While negotiations continue with FIU, Cathy Leff is acting as the Wolfsonian's interim director. Leff has managed Wolfson's corporate and business interests and is the publisher and executive editor of the Wolfson Foundation's Journal of Decorative and Propaganda Arts. She plans to incorporate the journal as a house organ of the Wolfsonian and to bring more people into the building by organizing conferences and other activities. Since the building opened there have been 35,000 visitors, a figure Loar said would have been higher if she had had a larger budget for advertising and promotion.

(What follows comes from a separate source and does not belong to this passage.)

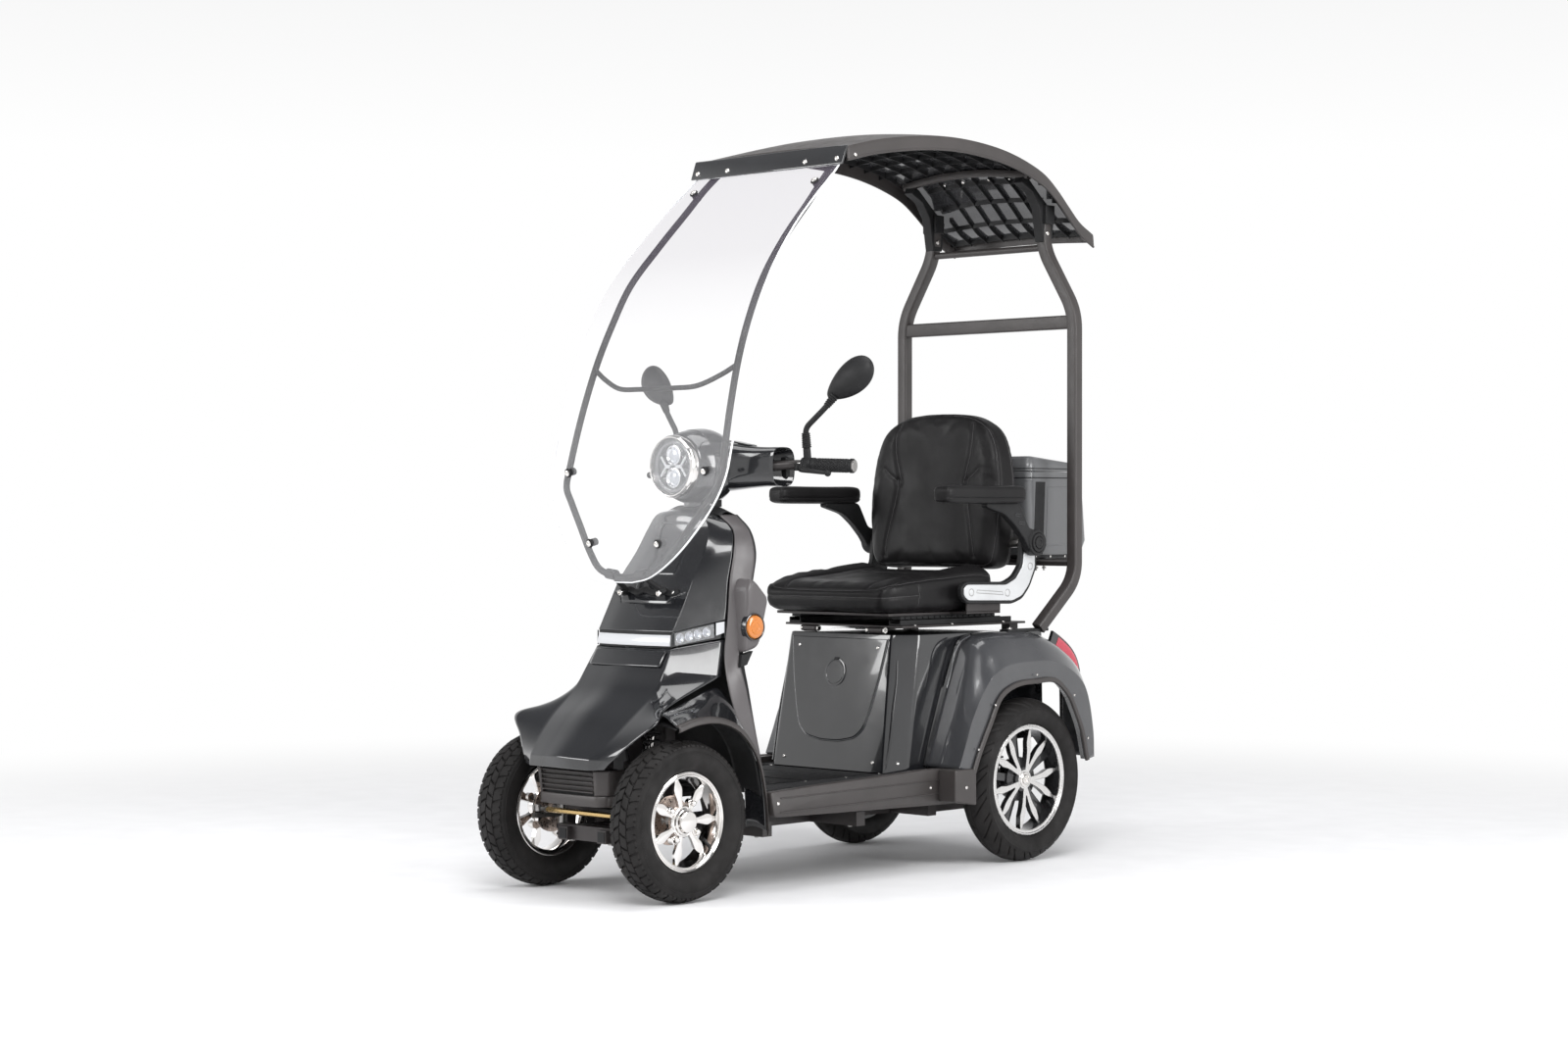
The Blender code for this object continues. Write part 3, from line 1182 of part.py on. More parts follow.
def build_top_box(looks):
    rack = block("rack", (-0.170, 0.600, BOX_BOTTOM - 0.012), (0.170, 0.800, BOX_BOTTOM - SEAM))
    reach = POST_X - POST_SIDE / 2 - SEAM
    arm = block("arm", (-reach, POST_Y - 0.015, BOX_BOTTOM - 0.019),
                (reach, POST_Y + 0.015, BOX_BOTTOM - 0.007))
    rack = fuse(rack, arm)
    slots = [block("slot", (-0.130, y, BOX_BOTTOM - 0.05), (0.130, y + 0.025, BOX_BOTTOM + 0.05))
             for y in (0.612, 0.720, 0.760)]
    finish(cut(rack, *slots), looks["frame"])

    tub = loft("top_box_tub", [box_ring(*section) for section in BOX_SECTIONS])
    low, bulge, mouth = BOX_SECTIONS
    hollow = loft("hollow", [
        box_ring(low[0] + BOX_WALL, *low[1:], wall=BOX_WALL), box_ring(*bulge, wall=BOX_WALL),
        box_ring(mouth[0] + 0.001, *mouth[1:], wall=BOX_WALL)])
    finish(cut(tub, hollow), looks["gloss"])
    hinge = pivot("lid_hinge", (0, BOX_FRONT_Y, BOX_SPLIT))
    low = BOX_SPLIT + SEAM
    lid = lid_shape("top_box_lid", low, 0)
    hollow = lid_shape("hollow", low - 0.001, BOX_WALL)
    finish(cut(lid, hollow), looks["gloss"], hinge)


# Level sections of the box from the floor up: height, half width, front y, rear y
BOX_SECTIONS = (
    (BOX_BOTTOM, 0.195, 0.602, 0.824), (BOX_BOTTOM + 0.046, 0.198, 0.601, BOX_REAR_Y),
    (BOX_SPLIT, 0.205, BOX_FRONT_Y, 0.818),
)


def box_ring(z, half, front, rear, wall=0.0):
    """A level section with cut corners, or the same section one wall inside."""
    half, front, rear = half - wall, front + wall, rear - wall
    side = [(half, front + BOX_CORNER), (half, rear - BOX_CORNER), (half - BOX_CORNER, rear)]
    return [Vector((x, y, z)) for x, y in side + [(-x, y) for x, y in reversed(side)]
            + [(-half + BOX_CORNER, front), (half - BOX_CORNER, front)]]


def lid_shape(name, low, wall):
    """The lid's solid, or its hollow: a low rim under a top that rises towards the seat."""
    _, half, front, rear = BOX_SECTIONS[-1]
    inset = 0.014
    top = box_ring(BOX_SPLIT, half - inset, front + inset * 0.3, rear - inset, wall)
    for point in top:
        rise = 0.040 if point.y < front + 0.048 else 0.022
        point.z = BOX_SPLIT + rise - wall
    return loft(name, (box_ring(low, half, front, rear, wall),
                       box_ring(BOX_SPLIT + 0.016 - wall * 0.5, half, front, rear, wall), top))


def build():
    clear_scene()
    looks = {
        "gloss": material("gloss_black", (0.012, 0.012, 0.014), 0.12),
        "grey": material("gloss_grey", (0.045, 0.046, 0.05), 0.25),
        "trim": material("satin_brown_grey", (0.05, 0.043, 0.042), 0.45),
        "frame": material("frame_paint", (0.035, 0.031, 0.031), 0.4, 0.3),
        "plastic": material("black_plastic", (0.02, 0.02, 0.021), 0.55),
        "rubber": material("tyre_rubber", (0.018, 0.017, 0.017), 0.8),
        "leather": material("black_leatherette", (0.018, 0.017, 0.018), 0.5),
        "chrome": material("chrome", (0.75, 0.74, 0.73), 0.12, 1.0),
        "alloy": material("machined_alloy", (0.6, 0.6, 0.6), 0.25, 1.0),
        "silver": material("silver_paint", (0.62, 0.63, 0.64), 0.35, 0.6),
        "steel": material("bare_steel", (0.35, 0.34, 0.33), 0.4, 1.0),
        "brass": material("passivated_steel", (0.55, 0.40, 0.20), 0.35, 1.0),
        "red": material("red_spring", (0.5, 0.03, 0.02), 0.35),
        "red_lens": material("red_lens", (0.6, 0.02, 0.05), 0.15, 0.0, 0.3),
        "amber": material("amber_lens", (0.85, 0.35, 0.03), 0.2, 0.0, 0.2),
        "lamp": material("lamp_lens", (0.7, 0.7, 0.72), 0.1, 0.0, 0.4),
        "clear": material("clear_acrylic", (0.95, 0.95, 0.97), 0.02, 0.0, 1.0),
    }
    build_wheels(looks)
    build_main_frame(looks)
    build_front_axle(looks)
    build_tie_rod(looks)
    build_rear_axle(looks)
    build_battery(looks)
    build_floor(looks)
    build_fairing(looks)
    build_leg_shield(looks)
    build_light_strip(looks)
    build_bonnet(looks)
    build_grille(looks)
    build_seat_box(looks)
    build_fenders(looks)
    build_seat(looks)
    build_steering(looks)
    build_roll_frame(looks)
    build_roof(looks)
    build_screen(looks)
    build_top_box(looks)


build()
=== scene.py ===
"""Looks of the roofed mobility scooter: finishes, tyres, trim, seat covers and studio.

Metres, +Z up, in the frame's own axes: it drives towards -Y and its left side is +X.
"""
import json
import math
import random

import bmesh
import bpy
from mathutils import Matrix, Vector
from mathutils.bvhtree import BVHTree
from mathutils.kdtree import KDTree

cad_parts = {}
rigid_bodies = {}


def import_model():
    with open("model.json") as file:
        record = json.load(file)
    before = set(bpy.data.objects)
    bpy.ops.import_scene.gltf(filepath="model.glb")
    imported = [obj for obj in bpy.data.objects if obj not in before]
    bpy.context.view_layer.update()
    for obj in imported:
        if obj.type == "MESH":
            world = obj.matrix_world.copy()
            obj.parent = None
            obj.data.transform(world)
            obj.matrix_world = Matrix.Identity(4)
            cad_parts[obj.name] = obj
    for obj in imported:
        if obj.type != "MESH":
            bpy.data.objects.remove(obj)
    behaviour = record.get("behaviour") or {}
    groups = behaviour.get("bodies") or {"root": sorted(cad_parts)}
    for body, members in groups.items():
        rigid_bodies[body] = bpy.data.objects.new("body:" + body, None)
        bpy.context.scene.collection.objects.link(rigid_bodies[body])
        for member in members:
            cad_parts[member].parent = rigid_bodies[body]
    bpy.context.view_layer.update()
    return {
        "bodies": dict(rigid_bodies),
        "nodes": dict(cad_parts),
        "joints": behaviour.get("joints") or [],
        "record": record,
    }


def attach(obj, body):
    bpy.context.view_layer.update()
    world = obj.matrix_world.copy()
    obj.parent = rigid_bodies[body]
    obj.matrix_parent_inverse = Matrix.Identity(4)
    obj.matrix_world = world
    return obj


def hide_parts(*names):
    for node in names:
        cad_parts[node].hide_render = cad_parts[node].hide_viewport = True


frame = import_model()

SIDES = (("left", 1), ("right", -1))
CHASSIS = "chassis"

# Wheels
FRONT_TYRE_RADIUS = 0.183
REAR_TYRE_RADIUS = 0.205
FRONT_HUB = Vector((0.227, -0.678, FRONT_TYRE_RADIUS))
REAR_HUB = Vector((0.281, 0.466, REAR_TYRE_RADIUS))

# Steering
STEER_POINT = Vector((0, -0.405, 0.897))
STEER_RAKE = math.radians(13.6)
BAR_RADIUS = 0.011
GRIP_END = Vector((0.330, -0.209, 0.986))
GRIP_ALONG = Vector((0.945, 0.325, -0.030)).normalized()

random.seed(7)


# Shapes

def spline(points, steps, sharp=()):
    """A smooth line through all its points, broken at the indices in sharp."""
    points = [Vector(p) for p in points]
    last = len(points) - 1
    breaks = {0, last, *sharp}
    line = []
    for i in range(last):
        a, b = points[i], points[i + 1]
        before = points[i - 1] if i not in breaks else a + (a - b)
        after = points[i + 2] if i + 1 not in breaks else b + (b - a)
        for step in range(steps):
            line.append(catmull(before, a, b, after, step / steps))
    line.append(points[-1])
    return line


def catmull(p0, p1, p2, p3, t):
    """A point between p1 and p2 on a centripetal spline."""
    times = [0.0]
    for start, end in ((p0, p1), (p1, p2), (p2, p3)):
        times.append(times[-1] + max((end - start).length, 1e-9) ** 0.5)
    t0, t1, t2, t3 = times
    u = t1 + (t2 - t1) * t
    a1 = p0 * ((t1 - u) / (t1 - t0)) + p1 * ((u - t0) / (t1 - t0))
    a2 = p1 * ((t2 - u) / (t2 - t1)) + p2 * ((u - t1) / (t2 - t1))
    a3 = p2 * ((t3 - u) / (t3 - t2)) + p3 * ((u - t2) / (t3 - t2))
    b1 = a1 * ((t2 - u) / (t2 - t0)) + a2 * ((u - t0) / (t2 - t0))
    b2 = a2 * ((t3 - u) / (t3 - t1)) + a3 * ((u - t1) / (t3 - t1))
    return b1 * ((t2 - u) / (t2 - t1)) + b2 * ((u - t1) / (t2 - t1))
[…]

"This is not an art museum, it's an educational resource," said Leff. "My priority is to raise funds to keep the programs going and to try to bring some of the staff who were laid off back so we can do a little bit more until the transition goes through. I'm committed to seeing this FIU deal go through, and to the Wolfsonian's survival. I'll do whatever it takes."

The morning after the exhibition opening last week, there were no outward signs of strife at the Wolfsonian. Even before the museum opened, a half-dozen people waited outside the gates to go inside the imposing foyer, where a huge statue of FDR lies in a packing crate, and ride in the stone-paneled elevator to the fifth-floor galleries.

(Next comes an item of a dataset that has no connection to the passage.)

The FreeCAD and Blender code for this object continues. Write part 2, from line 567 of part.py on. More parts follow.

As for Wolfson himself, he seemed to have never had any doubts about the Wolfsonian's future. "I think it will be the greatest humanistic center in the year 2000," he proclaimed, "and that's a big statement. But you don't bust like the Venus from a seashell. You need years to build up a museum. In one year the contributions, the interest on the part of FIU to incorporate us into their programs -- it's breathtaking. There are no negatives, it's just fantastic. There are no icebergs in sight. It looks like we're going to cross the Atlantic -- to cross Miami, rather -- full speed ahead."